Jóvenes, los masacrados en Samaniego. Jóvenes y menores de edad, los de Cali. Jóvenes también los soldados y policías que caen uno a uno en noticias dispersas que poco conmueven. No son héroes, son jóvenes sacrificados en una guerra que no es de ellos. Jóvenes reclutados por guerrillas, paramilitares y grupos varios para ponerles un fusil en las manos cuando deberían portar libros y sueños. Alguien me escribió en Twitter que no llorara tanto por los muertos de las últimas masacres porque “por algo los mataron”. En esa frase está la raíz de nuestra desgracia: la vida no vale y siempre hay quienes pretenden darle sentido a la violencia.

Mientras tantos encuentren razones para justificar los asesinatos, no tenemos salida. No importa quién sea el muerto ni de dónde venga. No importa qué bandera levante o qué pecado tenga, no se puede justificar un asesinato. Si no encontramos la manera de poner la vida primero, no hay medidas, estrategias ni investigaciones exhaustivas que atajen el desangre y las masacres. Sí. Masacres. Aunque nos duela y nos den ganas de correr y de vomitar, hay que llamarlas por su nombre: ¡MASACRES!, y hay que mirarlas de frente para que nos duela cada muerto. Que hemos vivido otras masacres peores, es cierto. Que nos tocó ver cadáveres cortados con motosierra bajando por los ríos en el pasado, es cierto. Que cinco o seis muertos son pocos frente a lo que han dejado otros hechos de terror, es cierto. Sin embargo, nada de eso les quita el dolor a las madres que enterraron a sus hijos en Cali, Samaniego, Leyva, Arauca, Tumaco. Que alguien vaya y les explique a esas familias que “esto no es tan grave” como lo del pasado. Que alguien tenga el coraje de decirles a los sobrevivientes que estos muertos no son tantos.

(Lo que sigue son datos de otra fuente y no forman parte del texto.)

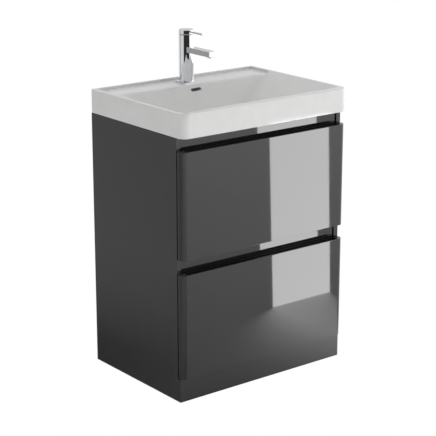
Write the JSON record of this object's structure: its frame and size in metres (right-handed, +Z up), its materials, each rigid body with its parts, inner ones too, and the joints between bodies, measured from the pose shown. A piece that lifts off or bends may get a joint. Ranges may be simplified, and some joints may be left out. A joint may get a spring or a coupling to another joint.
{
  "type": "bathroom vanity cabinet",
  "caption": "Floor-standing bathroom vanity cabinet in gloss dark grey with handleless drawers, a shallow rectangular ceramic basin and a chrome lever tap.",
  "frame": {"origin": "on the floor, under the middle of the whole object's outline", "axes": "+Z up, +Y to the wall behind, +X to the right as seen from the front; the drawers open towards -Y"},
  "size_m": [0.6, 0.444, 0.989],
  "materials": {
    "grey_lacquer": "high-gloss dark grey lacquer on fibreboard",
    "grey_board": "fine matt grey melamine on board",
    "black_anodised": "satin black anodised extrusion",
    "white_ceramic": "glossy white glaze",
    "polished_chrome": "mirror-polished chrome plate",
    "white_plastic": "moulded white plastic",
    "liner_plastic": "matt grey moulded plastic",
    "rubber": "soft black rubber",
    "brass": "turned brass",
    "zinc_steel": "bright zinc-plated steel"
  },
  "bodies": {
    "carcass": {"side_panel_left": "grey_lacquer", "side_panel_right": "grey_lacquer", "base_panel": "grey_board", "top_front_rail": "grey_lacquer", "middle_front_rail": "grey_lacquer", "rear_top_rail": "grey_board", "rear_lower_rail": "grey_board", "plinth": "grey_lacquer", "plinth_blocks": "white_plastic", "corner_blocks": "white_plastic", "front_bumpers": "rubber", "wall_brackets": "zinc_steel", "basin": "white_ceramic", "waste_body": "polished_chrome", "waste_seal": "rubber", "waste_backnut": "white_plastic", "trap_nuts": "white_plastic", "trap_body": "white_plastic", "trap_cup": "white_plastic", "trap_outlet_pipe": "white_plastic", "tap_base_plate": "polished_chrome", "tap_body": "polished_chrome", "tap_spout": "polished_chrome", "tap_aerator": "polished_chrome", "tap_cartridge": "white_plastic", "tap_cartridge_nut": "brass", "tap_stud": "zinc_steel", "tap_clamp_washer": "zinc_steel", "tap_clamp_nut": "brass", "upper_cabinet_members": "zinc_steel", "lower_cabinet_members": "zinc_steel"},
    "upper_drawer": {"upper_front": "grey_lacquer", "upper_pull": "black_anodised", "upper_side_left": "grey_board", "upper_side_right": "grey_board", "upper_inner_front": "grey_board", "upper_back": "grey_board", "upper_bottom": "grey_board", "upper_notch_liner": "liner_plastic", "upper_front_screws": "zinc_steel", "upper_drawer_members": "zinc_steel"},
    "lower_drawer": {"lower_front": "grey_lacquer", "lower_pull": "black_anodised", "lower_side_left": "grey_board", "lower_side_right": "grey_board", "lower_inner_front": "grey_board", "lower_back": "grey_board", "lower_bottom": "grey_board", "lower_front_screws": "zinc_steel", "lower_drawer_members": "zinc_steel"},
    "upper_runners": {"upper_middle_members": "zinc_steel"},
    "lower_runners": {"lower_middle_members": "zinc_steel"},
    "tap_swivel": {"tap_stem": "brass"},
    "tap_handle": {"tap_cap": "polished_chrome", "tap_lever": "polished_chrome"},
    "waste_plug": {"waste_plug": "polished_chrome"}
  },
  "joints": [
    {"name": "upper_drawer_slide", "type": "slide", "parent": "carcass", "child": "upper_drawer", "axis": [0, -1, 0], "range_m": [0, 0.34]},
    {"name": "lower_drawer_slide", "type": "slide", "parent": "carcass", "child": "lower_drawer", "axis": [0, -1, 0], "range_m": [0, 0.34]},
    {"name": "upper_runner_slide", "type": "slide", "parent": "carcass", "child": "upper_runners", "axis": [0, -1, 0], "range_m": [0, 0.17]},
    {"name": "lower_runner_slide", "type": "slide", "parent": "carcass", "child": "lower_runners", "axis": [0, -1, 0], "range_m": [0, 0.17]},
    {"name": "tap_temperature", "type": "hinge", "parent": "carcass", "child": "tap_swivel", "pos_m": [0, 0.162, 0.97], "axis": [0, 0, 1], "range_deg": [-50, 50]},
    {"name": "tap_flow", "type": "hinge", "parent": "tap_swivel", "child": "tap_handle", "pos_m": [0, 0.182, 0.976], "axis": [-1, 0, 0], "range_deg": [0, 22]},
    {"name": "plug_press", "type": "slide", "parent": "carcass", "child": "waste_plug", "axis": [0, 0, -1], "range_m": [0, 0.0075], "stiffness_N_per_m": 200, "springref_m": -0.005}
  ],
  "couplings": [
    {"joint": "upper_runner_slide", "follows": "upper_drawer_slide", "ratio": 0.5},
    {"joint": "lower_runner_slide", "follows": "lower_drawer_slide", "ratio": 0.5}
  ]
}
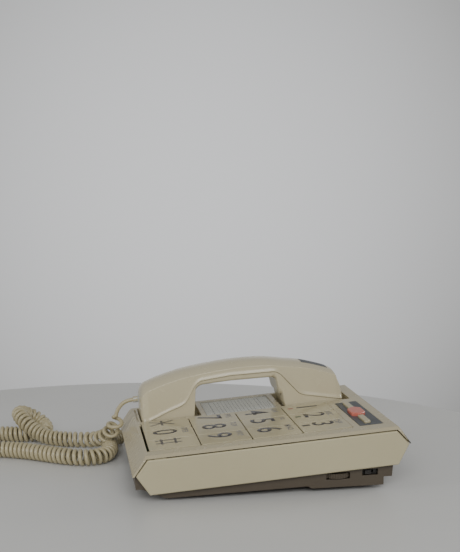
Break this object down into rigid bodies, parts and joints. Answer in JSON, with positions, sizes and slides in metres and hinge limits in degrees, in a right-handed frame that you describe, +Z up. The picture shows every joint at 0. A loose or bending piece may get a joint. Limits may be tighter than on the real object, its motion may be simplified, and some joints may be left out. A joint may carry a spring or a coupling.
{
  "type": "push-button telephone",
  "caption": "Wedge-shaped desk telephone with large push keys, a handset on a side cradle with a plunger hook, thumb-wheel volume and a curly handset cord.",
  "frame": {"origin": "middle of the telephone's box without its cord, on the table under the feet", "axes": "+X to the user's right, +Y to the rear, +Z up. The key deck is tilted 4 degrees about X, higher at the rear."},
  "size_m": [0.2585, 0.4233, 0.0998],
  "materials": {
    "ivory_abs": "semi-gloss moulded",
    "panel_abs": "fine satin texture",
    "key_abs": "glossy moulded",
    "taupe_abs": "satin moulded",
    "slate_abs": "satin moulded",
    "red_abs": "glossy moulded",
    "dark_plastic": "moulded",
    "card": "uncoated paper",
    "clear_plastic": "clear moulded",
    "rubber": "moulded",
    "plated_steel": "zinc plated",
    "circuit_board": "solder mask",
    "cord_pvc": "glossy extruded"
  },
  "bodies": {
    "base": {"base_pan": "taupe_abs", "top_housing": "ivory_abs", "right_side_panel": "panel_abs", "left_side_panel": "panel_abs", "front_left_foot": "rubber", "front_right_foot": "rubber", "rear_left_foot": "rubber", "rear_right_foot": "rubber", "front_left_screw": "plated_steel", "front_right_screw": "plated_steel", "rear_left_screw": "plated_steel", "rear_right_screw": "plated_steel", "key_mat": "rubber", "keypad_board": "circuit_board", "main_board": "circuit_board", "function_plate": "slate_abs", "directory_card": "card", "directory_window": "clear_plastic", "hook_switch": "dark_plastic", "volume_control": "dark_plastic", "ringer_switch_body": "dark_plastic", "ringer": "dark_plastic", "ballast_plate": "plated_steel", "handset_jack": "dark_plastic", "line_jack": "dark_plastic", "base_plug": "clear_plastic", "cord_coil": "cord_pvc", "cord_tail": "cord_pvc"},
    "key_star": {"key_star": "key_abs"},
    "key_0": {"key_0": "key_abs"},
    "key_hash": {"key_hash": "key_abs"},
    "key_7": {"key_7": "key_abs"},
    "key_8": {"key_8": "key_abs"},
    "key_9": {"key_9": "key_abs"},
    "key_4": {"key_4": "key_abs"},
    "key_5": {"key_5": "key_abs"},
    "key_6": {"key_6": "key_abs"},
    "key_1": {"key_1": "key_abs"},
    "key_2": {"key_2": "key_abs"},
    "key_3": {"key_3": "key_abs"},
    "left_function_key": {"left_function_key": "key_abs"},
    "right_function_key": {"right_function_key": "key_abs"},
    "red_key": {"red_key": "red_abs"},
    "hook_plunger": {"hook_plunger": "dark_plastic"},
    "volume_wheel": {"volume_wheel": "taupe_abs"},
    "ringer_switch_slider": {"ringer_switch_slider": "dark_plastic"},
    "handset": {"handset_back": "ivory_abs", "handset_face": "ivory_abs", "handset_label": "slate_abs", "receiver_capsule": "dark_plastic", "microphone_capsule": "dark_plastic", "handset_plug": "clear_plastic", "cord_lead": "cord_pvc"}
  },
  "joints": [
    {"name": "key_star_press", "type": "slide", "parent": "base", "child": "key_star", "axis": [0, 0.0698, -0.9976], "range_m": [0, 0.0025], "stiffness_N_per_m": 400, "springref_m": -0.001},
    {"name": "key_0_press", "type": "slide", "parent": "base", "child": "key_0", "axis": [0, 0.0698, -0.9976], "range_m": [0, 0.0025], "stiffness_N_per_m": 400, "springref_m": -0.001},
    {"name": "key_hash_press", "type": "slide", "parent": "base", "child": "key_hash", "axis": [0, 0.0698, -0.9976], "range_m": [0, 0.0025], "stiffness_N_per_m": 400, "springref_m": -0.001},
    {"name": "key_7_press", "type": "slide", "parent": "base", "child": "key_7", "axis": [0, 0.0698, -0.9976], "range_m": [0, 0.0025], "stiffness_N_per_m": 400, "springref_m": -0.001},
    {"name": "key_8_press", "type": "slide", "parent": "base", "child": "key_8", "axis": [0, 0.0698, -0.9976], "range_m": [0, 0.0025], "stiffness_N_per_m": 400, "springref_m": -0.001},
    {"name": "key_9_press", "type": "slide", "parent": "base", "child": "key_9", "axis": [0, 0.0698, -0.9976], "range_m": [0, 0.0025], "stiffness_N_per_m": 400, "springref_m": -0.001},
    {"name": "key_4_press", "type": "slide", "parent": "base", "child": "key_4", "axis": [0, 0.0698, -0.9976], "range_m": [0, 0.0025], "stiffness_N_per_m": 400, "springref_m": -0.001},
    {"name": "key_5_press", "type": "slide", "parent": "base", "child": "key_5", "axis": [0, 0.0698, -0.9976], "range_m": [0, 0.0025], "stiffness_N_per_m": 400, "springref_m": -0.001},
    {"name": "key_6_press", "type": "slide", "parent": "base", "child": "key_6", "axis": [0, 0.0698, -0.9976], "range_m": [0, 0.0025], "stiffness_N_per_m": 400, "springref_m": -0.001},
    {"name": "key_1_press", "type": "slide", "parent": "base", "child": "key_1", "axis": [0, 0.0698, -0.9976], "range_m": [0, 0.0025], "stiffness_N_per_m": 400, "springref_m": -0.001},
    {"name": "key_2_press", "type": "slide", "parent": "base", "child": "key_2", "axis": [0, 0.0698, -0.9976], "range_m": [0, 0.0025], "stiffness_N_per_m": 400, "springref_m": -0.001},
    {"name": "key_3_press", "type": "slide", "parent": "base", "child": "key_3", "axis": [0, 0.0698, -0.9976], "range_m": [0, 0.0025], "stiffness_N_per_m": 400, "springref_m": -0.001},
    {"name": "left_function_key_press", "type": "slide", "parent": "base", "child": "left_function_key", "axis": [0, 0.0698, -0.9976], "range_m": [0, 0.0014], "stiffness_N_per_m": 400, "springref_m": -0.001},
    {"name": "right_function_key_press", "type": "slide", "parent": "base", "child": "right_function_key", "axis": [0, 0.0698, -0.9976], "range_m": [0, 0.0014], "stiffness_N_per_m": 400, "springref_m": -0.001},
    {"name": "red_key_press", "type": "slide", "parent": "base", "child": "red_key", "axis": [0, 0.0698, -0.9976], "range_m": [0, 0.0014], "stiffness_N_per_m": 400, "springref_m": -0.001},
    {"name": "handset_lift", "type": "slide", "parent": "base", "child": "handset", "axis": [0, -0.0698, 0.9976], "range_m": [0, 0.07]},
    {"name": "hook_plunger_rise", "type": "slide", "parent": "base", "child": "hook_plunger", "axis": [0, -0.0698, 0.9976], "range_m": [0, 0.004]},
    {"name": "volume_wheel_turn", "type": "hinge", "parent": "base", "child": "volume_wheel", "pos_m": [0.0723, 0.0608, 0.015], "axis": [0, 0, 1], "range_deg": [-135, 135]},
    {"name": "ringer_switch_throw", "type": "slide", "parent": "base", "child": "ringer_switch_slider", "axis": [0, 1, 0], "range_m": [0, 0.004]}
  ],
  "couplings": [
    {"joint": "hook_plunger_rise", "follows": "handset_lift", "ratio": 0.0571}
  ]
}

¿Cuándo fue que desapareció el respeto por una vida? ¿En cuál de nuestras guerras perdimos el sentido de lo humano? A los jóvenes los reclutan desde niños y ahora dicen que se fueron “por su propia voluntad”. A las niñas las violan, a los estudiantes los matan cuando llevan una tarea. Esta sensación de impotencia la he vivido una y otra vez. Ahora, cuando todo indica que Salvatore Mancuso se llevará para Italia las verdades que nos debe, recuerdo el escalofrío que sentí cuando vi el reporte de sus delitos. Fue hace años. Hacía mi trabajo periodístico y quien era su abogado en esa época me mostró el documento que iba a presentar en Justicia y Paz. Era un archivo de Power Point en el que se relataban centenares de hechos de violencia. Me impactó ver la anotación que tenía cada caso porque en un par de líneas se daban las “razones” de las muertes. No había sangre ni cuerpos destrozados en esos gráficos. Eran cifras, nombres, lugares, pero me sacudió hasta los huesos. Era tal el nivel de deshumanización que entendí lo perdidos que estábamos.

Años después es lo mismo. Las masacres de entonces buscaban, como las de ahora, meter miedo, generar terror, paralizar a las comunidades. Nada justifica que sigamos contando masacres, que sigamos enterrando jóvenes. Los necesitamos vivos para que cuestionen al poder, para que pregunten y critiquen lo que hicimos los que vamos de salida. Los necesitamos vivos para que cambien esto y encuentren la manera de acabar las guerras que les hemos heredado.